Jobs 'at risk' at ailing care firm's Stafford HQ
Scores of workers at Allied Healthcare's headquarters in Stafford have been told their jobs are at risk as the care company works to shed its string of contracts nationwide.
Allied, which provides care in the home for around 13,000 people around the country, has been left reeling by a negative report from the Care Quality Commission which led to it losing a number of contracts with customers such as local authorities.
Allied is one of the biggest home care providers in the country, employing around 8,000 people and with its head office at Cavendish House on Staffordshire Technology Park.

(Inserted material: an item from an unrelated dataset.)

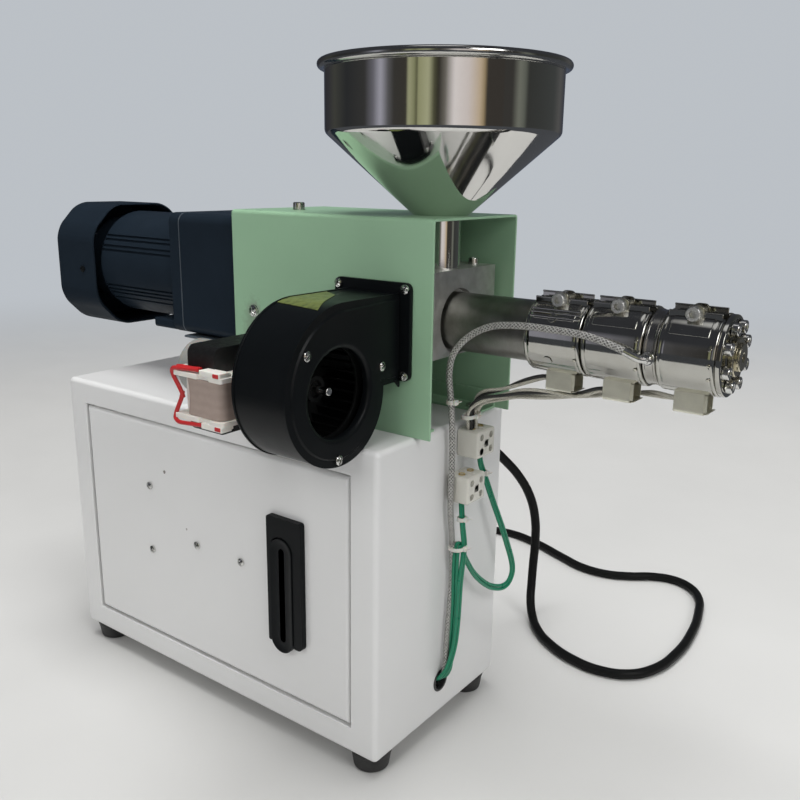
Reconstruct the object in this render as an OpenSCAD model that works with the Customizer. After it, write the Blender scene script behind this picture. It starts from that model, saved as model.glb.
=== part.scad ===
// Bench-top pelletizing extruder, all sizes in millimetres.
// +X runs along the barrel to the die, +Y to the rear, +Z up.
// The origin is the centre of the four feet, on the surface that they stand on.

/* [Cabinet] */
// Length of the cabinet along X
cab_l = 300; // [280:5:360]
// Depth of the cabinet along Y
cab_d = 142; // [130:2:172]
// Height of the cabinet without its feet
cab_h = 205; // [180:5:250]
// Thickness of the cabinet sheet
sheet_t = 1.5; // [1:0.5:2]
// Radius of the cabinet's upright edges
cab_corner = 4; // [2:1:8]
// Width of the front frame beside the door
frame_side = 20; // [15:1:24]
// Height of the front frame above the door
frame_top = 17.5; // [12:0.5:24]
// Height of the front frame below the door
frame_bottom = 18.5; // [12:0.5:24]
// Depth of the fold round the door opening
frame_return = 15; // [13:1:20]
// Width of the rim left round the rear opening
rear_rim = 14; // [10:1:20]
// Overlap of the rear panel on that rim
panel_lap = 8; // [5:1:9]

/* [Feet] */
// Height of a foot
foot_h = 13; // [10:1:18]
// Diameter of a foot under the cabinet
foot_top_d = 27; // [22:1:30]
// Diameter of a foot on the floor
foot_bottom_d = 23; // [18:1:28]
// Distance from a foot's axis to the cabinet's sides
foot_inset = 15; // [14:1:20]
// Diameter of the screw hole through a foot and the cabinet floor
foot_hole_d = 5; // [4:0.5:6]

/* [Door] */
// Gap all round the inset door
door_gap = 1.2; // [0.8:0.2:2]
// Depth of the door's folded edges
door_return = 12; // [10:1:13]
// Bend radius of the door's upright edges
door_corner = 3; // [2:0.5:4]
// Hinge axis behind the edge of the opening
hinge_in = 6; // [5:0.5:8]
// Hinge axis behind the door's face
hinge_back = 4; // [3.5:0.5:5]
// Diameter of the hinge pins
hinge_pin_d = 4; // [3:0.5:5]
// Free length of a hinge pin past the frame's fold
hinge_pin_tail = 2; // [1:0.5:3]
// Diametral play of a turning pin in its hole
pin_play = 0.1; // [0.05:0.05:0.2]
// Diameter of the pan heads on the door
door_screw_d = 5.5; // [4:0.5:7]

/* [Door handle] */
// Width of the escutcheon
handle_w = 29.5; // [28:0.5:34]
// Height of the escutcheon
handle_h = 88; // [80:2:110]
// Thickness of the escutcheon on the door
handle_t = 7; // [6.8:0.2:9]
// Escutcheon axis in from the door's free edge
handle_inset = 50.5; // [40:1:60]
// Height of the escutcheon's middle above the floor
handle_z = 117; // [95:1:135]
// Width of the lift lever
lever_w = 19; // [17:0.5:20]
// Length of the lever below its pivot
lever_l = 77; // [70:1:84]
// Thickness of the lever
lever_t = 6; // [5:0.5:6]
// Wall of the escutcheon on the hinge side of the lever
handle_wall = 2.7; // [2:0.1:4]
// Lever pivot below the top of the escutcheon
pivot_drop = 16.5; // [12:0.5:24]
// Diameter of the lever's pivot pin
lever_pin_d = 2.5; // [2:0.5:3]

/* [Drive cover] */
// Length of the green cover along X
cover_l = 163; // [150:1:170]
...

Staff at the head office were told yesterday their jobs were 'at risk'.
The Care Quality Commission said in a report earlier this month it was concerned Allied Healthcare might not be able to continue to operate after November 30.
Allied provides care services across 84 councils, including home care for the elderly and disabled such as help cleaning or shopping, assistance getting showered and dressed, preparing meals, and managing medication. It had around 150 contracts with local authorities and others, run from 83 branches nationwide.
The commission wrote to the councils who commission care services through Allied Healthcare to alert them of its concerns.
Allied Healthcare issued reassurances that its operations were 'sustainable and safe' but the CQC report has led to a number of its customers switching to alternative providers.
An Allied Healthcare spokesman said: “These developments have intensified the impact of the challenging environment within which we operate and come immediately prior to the Christmas period, when pressures on care providers are at their highest.
"This has also meant that we have had to re-evaluate our long-term business plan."
The company is now aiming to transfer all its care contracts to other providers "in order to minimise disruption to continuity of care'. Staff are being transferred with the contracts, but Allied employs 1,200 support staff including the team at its Stafford headquarters who are now in formal consultation over the future of their jobs.
The spokesman added: “We continue to trade safely while this process is underway. RBS as our existing lender has agreed to extend our current credit line by up to three weeks beyond November 30, enabling us to deliver safe continuity of care whilst we explore and implement these options.
“We will work closely with the CQC and all commissioners of care to ensure that there is minimal disruption to the care that we provide across the UK whilst this transition takes place. Continuity of care is our number one priority.”
The latest crisis comes just months after Allied Healthcare secured a financial rescue plan, called a company voluntary arrangement or CVA. The deal in May saw it agree a deal with creditors to revive its fortunes while paying off its debt.